**Problem to work on**: Reproduce precisely the lines of the listing below, starting with the line that contains "CLAMP_SCREWS.forEach(([x, y], k) =>" and stopping after the line that contains "before = set(bpy.data.objects)"; include nothing else.
___ Records for the exercise
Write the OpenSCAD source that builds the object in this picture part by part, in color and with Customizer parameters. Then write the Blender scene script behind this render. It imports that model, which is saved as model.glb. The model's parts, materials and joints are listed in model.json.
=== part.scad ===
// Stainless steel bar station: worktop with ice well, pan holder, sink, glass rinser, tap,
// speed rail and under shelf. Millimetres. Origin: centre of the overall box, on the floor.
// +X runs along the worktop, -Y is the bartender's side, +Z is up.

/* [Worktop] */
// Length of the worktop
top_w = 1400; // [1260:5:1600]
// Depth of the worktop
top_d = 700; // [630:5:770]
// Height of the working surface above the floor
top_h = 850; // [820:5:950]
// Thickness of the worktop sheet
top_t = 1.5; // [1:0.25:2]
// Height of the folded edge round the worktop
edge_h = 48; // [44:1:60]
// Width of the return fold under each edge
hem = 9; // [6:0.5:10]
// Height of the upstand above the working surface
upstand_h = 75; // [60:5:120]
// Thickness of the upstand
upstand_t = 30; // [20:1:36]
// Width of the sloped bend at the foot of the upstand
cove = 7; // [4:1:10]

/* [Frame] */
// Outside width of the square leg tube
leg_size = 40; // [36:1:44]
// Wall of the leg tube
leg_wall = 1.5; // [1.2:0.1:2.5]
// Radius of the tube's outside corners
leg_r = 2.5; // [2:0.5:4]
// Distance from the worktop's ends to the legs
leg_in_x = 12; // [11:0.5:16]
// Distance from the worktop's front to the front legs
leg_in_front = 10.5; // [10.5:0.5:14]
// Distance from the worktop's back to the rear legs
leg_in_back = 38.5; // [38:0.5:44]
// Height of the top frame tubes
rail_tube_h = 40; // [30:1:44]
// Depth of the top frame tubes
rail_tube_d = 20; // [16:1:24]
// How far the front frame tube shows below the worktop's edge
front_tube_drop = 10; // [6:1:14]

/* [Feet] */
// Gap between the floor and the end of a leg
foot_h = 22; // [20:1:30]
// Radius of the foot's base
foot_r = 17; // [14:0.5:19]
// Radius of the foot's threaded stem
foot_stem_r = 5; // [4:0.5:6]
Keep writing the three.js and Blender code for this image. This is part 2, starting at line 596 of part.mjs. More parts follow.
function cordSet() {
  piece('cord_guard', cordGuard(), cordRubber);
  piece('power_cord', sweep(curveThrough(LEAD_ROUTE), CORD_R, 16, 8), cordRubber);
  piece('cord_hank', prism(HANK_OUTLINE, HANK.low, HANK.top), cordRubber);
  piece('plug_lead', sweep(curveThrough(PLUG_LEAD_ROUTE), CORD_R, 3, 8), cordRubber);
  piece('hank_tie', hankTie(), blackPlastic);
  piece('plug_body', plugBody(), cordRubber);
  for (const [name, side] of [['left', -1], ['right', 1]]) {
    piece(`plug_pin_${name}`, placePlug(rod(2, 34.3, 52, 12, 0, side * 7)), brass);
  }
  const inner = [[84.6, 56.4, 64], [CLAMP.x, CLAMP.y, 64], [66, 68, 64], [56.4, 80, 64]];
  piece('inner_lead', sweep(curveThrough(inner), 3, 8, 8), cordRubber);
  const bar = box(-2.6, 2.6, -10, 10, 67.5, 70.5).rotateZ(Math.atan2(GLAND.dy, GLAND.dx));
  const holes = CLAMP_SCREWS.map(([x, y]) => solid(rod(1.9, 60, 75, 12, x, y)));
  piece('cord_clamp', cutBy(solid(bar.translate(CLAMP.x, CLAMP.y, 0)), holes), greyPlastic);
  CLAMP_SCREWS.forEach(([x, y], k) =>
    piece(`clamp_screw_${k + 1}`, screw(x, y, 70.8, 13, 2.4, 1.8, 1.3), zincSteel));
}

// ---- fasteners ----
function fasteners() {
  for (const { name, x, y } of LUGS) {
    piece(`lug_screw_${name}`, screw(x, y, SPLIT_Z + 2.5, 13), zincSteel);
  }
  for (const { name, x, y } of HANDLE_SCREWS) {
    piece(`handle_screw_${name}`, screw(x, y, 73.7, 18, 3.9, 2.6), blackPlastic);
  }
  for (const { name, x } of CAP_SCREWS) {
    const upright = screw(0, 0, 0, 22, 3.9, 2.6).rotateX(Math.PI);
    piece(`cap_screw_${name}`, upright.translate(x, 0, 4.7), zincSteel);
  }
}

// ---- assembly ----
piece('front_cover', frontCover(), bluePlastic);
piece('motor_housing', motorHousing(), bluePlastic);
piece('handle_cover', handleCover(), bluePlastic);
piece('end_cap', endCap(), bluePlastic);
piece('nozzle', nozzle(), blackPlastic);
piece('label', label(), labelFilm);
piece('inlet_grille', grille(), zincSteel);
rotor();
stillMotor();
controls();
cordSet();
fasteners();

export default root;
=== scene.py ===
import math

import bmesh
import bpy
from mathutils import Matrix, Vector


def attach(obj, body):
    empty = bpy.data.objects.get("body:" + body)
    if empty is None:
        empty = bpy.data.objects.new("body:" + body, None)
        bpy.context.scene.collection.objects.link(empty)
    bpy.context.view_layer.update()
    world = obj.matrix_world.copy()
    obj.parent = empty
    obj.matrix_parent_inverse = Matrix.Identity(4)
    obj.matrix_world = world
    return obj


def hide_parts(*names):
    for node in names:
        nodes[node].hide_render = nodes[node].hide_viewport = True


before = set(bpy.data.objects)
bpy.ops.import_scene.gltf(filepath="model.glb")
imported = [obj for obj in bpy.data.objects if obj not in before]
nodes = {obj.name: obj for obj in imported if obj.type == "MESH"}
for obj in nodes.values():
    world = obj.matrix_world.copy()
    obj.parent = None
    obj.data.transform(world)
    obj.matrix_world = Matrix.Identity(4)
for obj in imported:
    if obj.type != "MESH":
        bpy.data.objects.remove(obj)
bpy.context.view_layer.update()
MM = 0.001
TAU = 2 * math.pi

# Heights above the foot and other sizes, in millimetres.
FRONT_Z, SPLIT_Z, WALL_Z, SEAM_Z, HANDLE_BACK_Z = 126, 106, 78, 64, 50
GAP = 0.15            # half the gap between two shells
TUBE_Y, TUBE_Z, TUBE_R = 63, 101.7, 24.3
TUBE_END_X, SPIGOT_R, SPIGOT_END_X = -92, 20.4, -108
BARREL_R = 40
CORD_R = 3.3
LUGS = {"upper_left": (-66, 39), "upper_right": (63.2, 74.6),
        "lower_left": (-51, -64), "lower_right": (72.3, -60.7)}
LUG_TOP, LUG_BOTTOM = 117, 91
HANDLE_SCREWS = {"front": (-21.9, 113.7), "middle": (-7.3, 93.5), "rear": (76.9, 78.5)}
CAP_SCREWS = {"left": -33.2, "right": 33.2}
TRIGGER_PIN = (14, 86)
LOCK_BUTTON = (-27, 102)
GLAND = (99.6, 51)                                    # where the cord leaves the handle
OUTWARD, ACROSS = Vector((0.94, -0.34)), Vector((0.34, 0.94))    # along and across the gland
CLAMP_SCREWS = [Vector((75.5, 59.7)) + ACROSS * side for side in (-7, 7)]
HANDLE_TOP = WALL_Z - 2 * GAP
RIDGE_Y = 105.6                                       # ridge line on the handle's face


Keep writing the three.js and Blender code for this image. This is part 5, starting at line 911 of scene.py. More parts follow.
______
**Completed exercise**:
  CLAMP_SCREWS.forEach(([x, y], k) =>
    piece(`clamp_screw_${k + 1}`, screw(x, y, 70.8, 13, 2.4, 1.8, 1.3), zincSteel));
}

// ---- fasteners ----
function fasteners() {
  for (const { name, x, y } of LUGS) {
    piece(`lug_screw_${name}`, screw(x, y, SPLIT_Z + 2.5, 13), zincSteel);
  }
  for (const { name, x, y } of HANDLE_SCREWS) {
    piece(`handle_screw_${name}`, screw(x, y, 73.7, 18, 3.9, 2.6), blackPlastic);
  }
  for (const { name, x } of CAP_SCREWS) {
    const upright = screw(0, 0, 0, 22, 3.9, 2.6).rotateX(Math.PI);
    piece(`cap_screw_${name}`, upright.translate(x, 0, 4.7), zincSteel);
  }
}

// ---- assembly ----
piece('front_cover', frontCover(), bluePlastic);
piece('motor_housing', motorHousing(), bluePlastic);
piece('handle_cover', handleCover(), bluePlastic);
piece('end_cap', endCap(), bluePlastic);
piece('nozzle', nozzle(), blackPlastic);
piece('label', label(), labelFilm);
piece('inlet_grille', grille(), zincSteel);
rotor();
stillMotor();
controls();
cordSet();
fasteners();

export default root;
=== scene.py ===
import math

import bmesh
import bpy
from mathutils import Matrix, Vector


def attach(obj, body):
    empty = bpy.data.objects.get("body:" + body)
    if empty is None:
        empty = bpy.data.objects.new("body:" + body, None)
        bpy.context.scene.collection.objects.link(empty)
    bpy.context.view_layer.update()
    world = obj.matrix_world.copy()
    obj.parent = empty
    obj.matrix_parent_inverse = Matrix.Identity(4)
    obj.matrix_world = world
    return obj


def hide_parts(*names):
    for node in names:
        nodes[node].hide_render = nodes[node].hide_viewport = True


before = set(bpy.data.objects)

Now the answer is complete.